'Night Sky' May Be the Prettiest Petunia You've Ever Seen

With its white starry speckles, this gorgeous purple petunia is nothing short of otherworldly.

Petunias are known as easy-to-grow annuals, praised for their ability to bring long-lasting color to your garden or patio in the summer. But they also tend to blend into the background—precisely because they are so reliable, which can make them feel a bit predictable.

'Night Sky' petunias will upend every preconceived notion you might have about petunias. Their vivid purple petals are speckled with white, giving them a dappled, otherworldly appearance. At first, you might not even believe they're petunias, since they probably look like nothing you've ever seen at a garden center. Solid purple varieties do exist, but these belong in a whole other category.

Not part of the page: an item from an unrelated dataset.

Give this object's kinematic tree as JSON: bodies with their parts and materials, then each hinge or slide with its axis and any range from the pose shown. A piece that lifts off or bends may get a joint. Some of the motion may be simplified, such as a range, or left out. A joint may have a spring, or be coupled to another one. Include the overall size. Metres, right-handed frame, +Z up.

The starry effect of the white spots on the 'Night Sky' flower is completely mesmerizing.

purple petunia galaxy flower
Courtesy of @stabilityfarmgreenhouse

Sometimes called galaxy flower or 'Starry Night' petunia, thanks to its resemblance to the cosmos, this variety is relatively new—it was introduced in 2016. Since then, it's gained popularity on Instagram, with nearly 7,000 posts tagged #nightskypetunia. Gazing at a single bloom up close is like admiring a constellation-spangled sky through a telescope, although these unique petunias also lend some serious star power to containers or hanging baskets observed from afar.

For a slightly different take on the look, consider 'Starry Sky Burgundy' and 'Pink Sky' varieties. Both have similar white speckles on their petals, but 'Starry Sky Burgundy' is deep red with a yellow starburst in the center, while 'Pink Sky' has cheery hot pink blooms.

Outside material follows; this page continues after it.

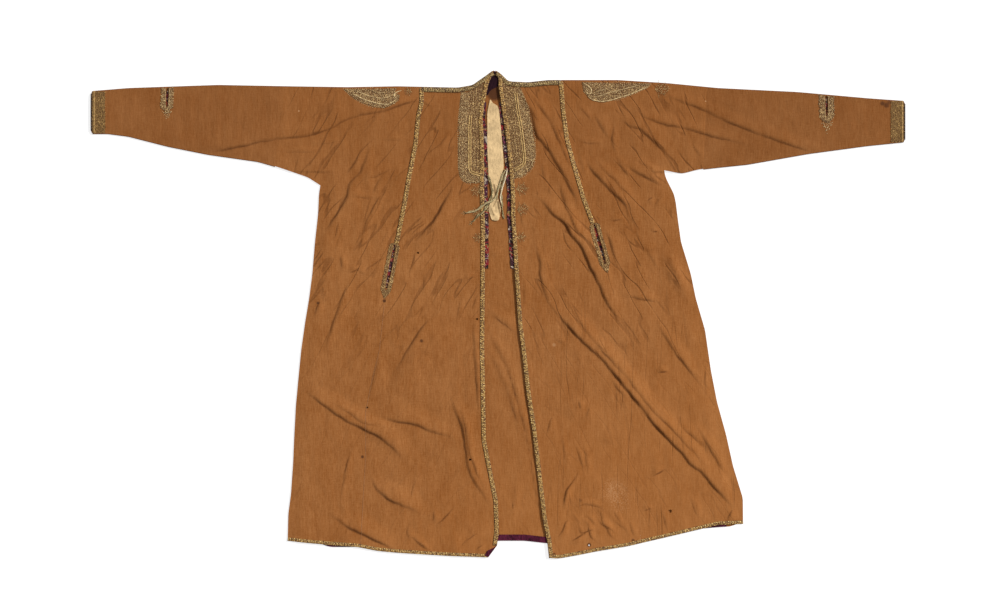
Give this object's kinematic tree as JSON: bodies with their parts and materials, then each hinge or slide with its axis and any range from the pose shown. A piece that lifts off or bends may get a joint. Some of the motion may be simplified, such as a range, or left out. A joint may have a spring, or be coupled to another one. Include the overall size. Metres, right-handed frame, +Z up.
{
  "type": "abaya coat",
  "caption": "Brown cotton open-front abaya laid flat, with gold braid, couched neck panels, striped silk facings and loose neck ties.",
  "frame": {"origin": "middle of the flat coat's outline, on the surface it lies on", "axes": "+X towards the wearer's left cuff, +Y towards the neck, +Z up from the surface"},
  "size_m": [1.832, 1.094, 0.013],
  "materials": {
    "cotton": "matte",
    "braid": "satin",
    "couching": "satin",
    "cream": "matte",
    "purple": "satin",
    "stripe": "satin",
    "cord": "satin"
  },
  "bodies": {
    "root": {"back_panel": "cotton", "side_panel_right": "cotton", "front_panel_right": "cotton", "sleeve_right": "cotton", "gusset_right": "cotton", "side_panel_left": "cotton", "front_panel_left": "cotton", "sleeve_left": "cotton", "gusset_left": "cotton", "neck_lining": "cream", "collar_lining": "purple", "back_hem_facing": "purple", "front_facing_right": "stripe", "pocket_facing_right": "stripe", "wrist_facing_right": "stripe", "front_facing_left": "stripe", "pocket_facing_left": "stripe", "wrist_facing_left": "stripe", "front_braid_right": "braid", "seam_braid_right": "braid", "shoulder_braid_right": "braid", "hem_braid_right": "braid", "cuff_band_right": "braid", "plastron_right": "couching", "boteh_right": "couching", "pocket_border_right": "couching", "wrist_border_right": "couching", "front_braid_left": "braid", "seam_braid_left": "braid", "shoulder_braid_left": "braid", "hem_braid_left": "braid", "cuff_band_left": "braid", "plastron_left": "couching", "boteh_left": "couching", "pocket_border_left": "couching", "wrist_border_left": "couching", "tie_cord_right": "cord", "tie_cord_left": "cord", "tie_cord_loose": "cord"}
  },
  "joints": []
}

How to Grow ‘Night Sky’ Petunias

Petunias are annuals, so they last only one growing season. Luckily, once they're blooming, they'll continue flowering for months until the first fall frost. 'Night Sky' petunias usually unleash their color in summer and continue showing off through the fall. Plant them in a spot with full sun, where they'll get at least six hours of direct sunlight every day. Any less, and your plants will likely produce fewer flowers.

Petunias are drought-tolerant, but they don't like to be planted in soggy soil. So be sure to choose a well-drained spot. If you plant them in a container or hanging basket, let the top of the soil go dry to the touch before watering, keeping in mind that some planters could require watering every day.

Near-constant blooming uses up lots of energy, so petunias need to be planted in rich, nutrient-dense soil with plenty of organic matter. Fertilizing them regularly also will help the plant keep producing flowers; use a balanced 10-10-10 fertilizer every two weeks for containers and every three weeks for garden petunias. They shouldn't need much deadheading since the spent flowers usually fall off on their own. However, you can give them a light trim halfway through the season if the stems look leggy.

The pattern on each 'Night Sky' flower can change with the temperature, so your blossoms might transform as the growing season progresses. In general, cooler temperatures will yield more white spots and warmer temperatures will intensify the purple color. Usually, you'll see galaxy flowers swirled with the most "stars" in fall, as the weather begins cooling down.

If you want to start the seeds yourself, follow the instructions on the seed packet—typically, they need to get growing by late February. If you prefer to buy flowers, most growers start shipping them in May, when many parts of the country have already had their final spring frost. For most regions, mid-May to early June is the best time to plant these one-of-a-kind petunias outside.